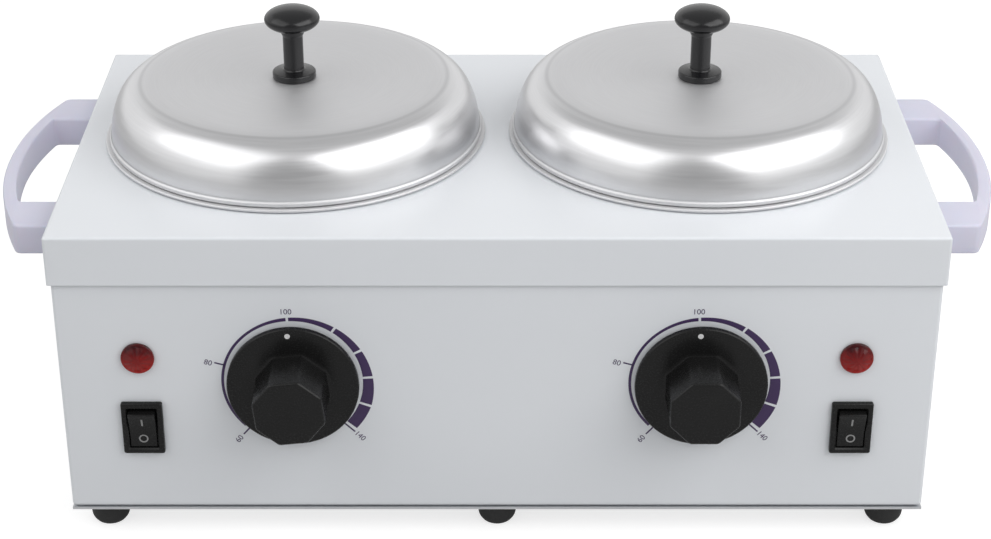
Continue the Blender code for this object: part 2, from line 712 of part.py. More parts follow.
def knob_profile():
    """Mushroom knob: a flattened head on a stem with a flange at its foot, and a blind bore."""
    bore = LID_SCREW_RADIUS + SCREW_CLEARANCE
    middle = LID_KNOB_HEIGHT - LID_KNOB_HALF_THICKNESS
    points = []
    for step in range(8):
        angle = math.radians(90 - 20 * step)
        radius = LID_KNOB_RADIUS * math.cos(angle)
        height = middle + LID_KNOB_HALF_THICKNESS * math.sin(angle)
        points.append((radius if step else 0, height))
    collar = LID_KNOB_STEM_RADIUS / 2
    return points + [
        (LID_KNOB_STEM_RADIUS, middle - LID_KNOB_HALF_THICKNESS - collar),
        (LID_KNOB_STEM_RADIUS, LID_KNOB_FLANGE + LID_KNOB_FLANGE_RISE),
        (LID_KNOB_FLANGE_RADIUS, LID_KNOB_FLANGE),
        (LID_KNOB_FLANGE_RADIUS, 0),
        (bore, 0),
        (bore, LID_SCREW_GRIP + FIT_GAP),
        (0, LID_SCREW_GRIP + FIT_GAP),
    ]


def make_pots_and_lids():
    """Lift-out pots, and the lids with their knobs, each on its well's upright axis."""
    pot = cup_profile(POT_RIM_RADIUS, POT_RADIUS, 0, -POT_DEPTH, POT_CORNER_RADIUS)
    knob = knob_profile()
    lid = lid_profile()
    head_top = -LID_WALL - FIT_GAP
    screw = screw_profile(
        LID_SCREW_RADIUS,
        LID_SCREW_HEAD_RADIUS,
        FIT_GAP + LID_SCREW_GRIP,
        head_top,
        head_top - LID_SCREW_HEAD,
    )
    for name, side in SIDES:
        x = side * POT_X
        pot_axis = add_axis(f"pot_axis_{name}", (x, POT_Y, POT_RIM_Z))
        cup = turned(f"wax_pot_{name}", pot, SPUN_ALUMINIUM, POT_SIDES)
        solidify(cup, POT_WALL)
        parent([cup], pot_axis)
        lid_axis = add_axis(f"lid_axis_{name}", (x, POT_Y, LID_LIP_Z))
        top = LID_TOP_Z - LID_LIP_Z
        cover = turned(f"lid_{name}", lid, SATIN_ALUMINIUM, POT_SIDES)
        solidify(cover, LID_WALL)
        handle = turned(f"lid_knob_{name}", knob, BLACK_PLASTIC, KNOB_SIDES, location=(0, 0, top + FIT_GAP))
        fixing = turned(f"lid_knob_screw_{name}", screw, ZINC, SCREW_SIDES, location=(0, 0, top))
        parent([cover, handle, fixing], lid_axis)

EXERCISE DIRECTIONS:
Extract the full listing and reproduce each line exactly.

REPLY:
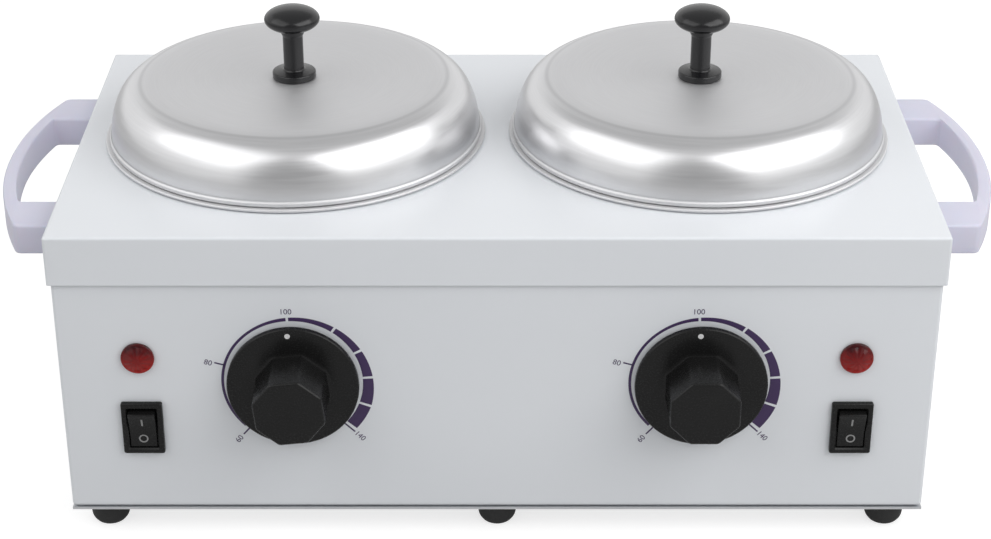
Continue the Blender code for this object: part 2, from line 712 of part.py. More parts follow.
def knob_profile():
    """Mushroom knob: a flattened head on a stem with a flange at its foot, and a blind bore."""
    bore = LID_SCREW_RADIUS + SCREW_CLEARANCE
    middle = LID_KNOB_HEIGHT - LID_KNOB_HALF_THICKNESS
    points = []
    for step in range(8):
        angle = math.radians(90 - 20 * step)
        radius = LID_KNOB_RADIUS * math.cos(angle)
        height = middle + LID_KNOB_HALF_THICKNESS * math.sin(angle)
        points.append((radius if step else 0, height))
    collar = LID_KNOB_STEM_RADIUS / 2
    return points + [
        (LID_KNOB_STEM_RADIUS, middle - LID_KNOB_HALF_THICKNESS - collar),
        (LID_KNOB_STEM_RADIUS, LID_KNOB_FLANGE + LID_KNOB_FLANGE_RISE),
        (LID_KNOB_FLANGE_RADIUS, LID_KNOB_FLANGE),
        (LID_KNOB_FLANGE_RADIUS, 0),
        (bore, 0),
        (bore, LID_SCREW_GRIP + FIT_GAP),
        (0, LID_SCREW_GRIP + FIT_GAP),
    ]


def make_pots_and_lids():
    """Lift-out pots, and the lids with their knobs, each on its well's upright axis."""
    pot = cup_profile(POT_RIM_RADIUS, POT_RADIUS, 0, -POT_DEPTH, POT_CORNER_RADIUS)
    knob = knob_profile()
    lid = lid_profile()
    head_top = -LID_WALL - FIT_GAP
    screw = screw_profile(
        LID_SCREW_RADIUS,
        LID_SCREW_HEAD_RADIUS,
        FIT_GAP + LID_SCREW_GRIP,
        head_top,
        head_top - LID_SCREW_HEAD,
    )
    for name, side in SIDES:
        x = side * POT_X
        pot_axis = add_axis(f"pot_axis_{name}", (x, POT_Y, POT_RIM_Z))
        cup = turned(f"wax_pot_{name}", pot, SPUN_ALUMINIUM, POT_SIDES)
        solidify(cup, POT_WALL)
        parent([cup], pot_axis)
        lid_axis = add_axis(f"lid_axis_{name}", (x, POT_Y, LID_LIP_Z))
        top = LID_TOP_Z - LID_LIP_Z
        cover = turned(f"lid_{name}", lid, SATIN_ALUMINIUM, POT_SIDES)
        solidify(cover, LID_WALL)
        handle = turned(f"lid_knob_{name}", knob, BLACK_PLASTIC, KNOB_SIDES, location=(0, 0, top + FIT_GAP))
        fixing = turned(f"lid_knob_screw_{name}", screw, ZINC, SCREW_SIDES, location=(0, 0, top))
        parent([cover, handle, fixing], lid_axis)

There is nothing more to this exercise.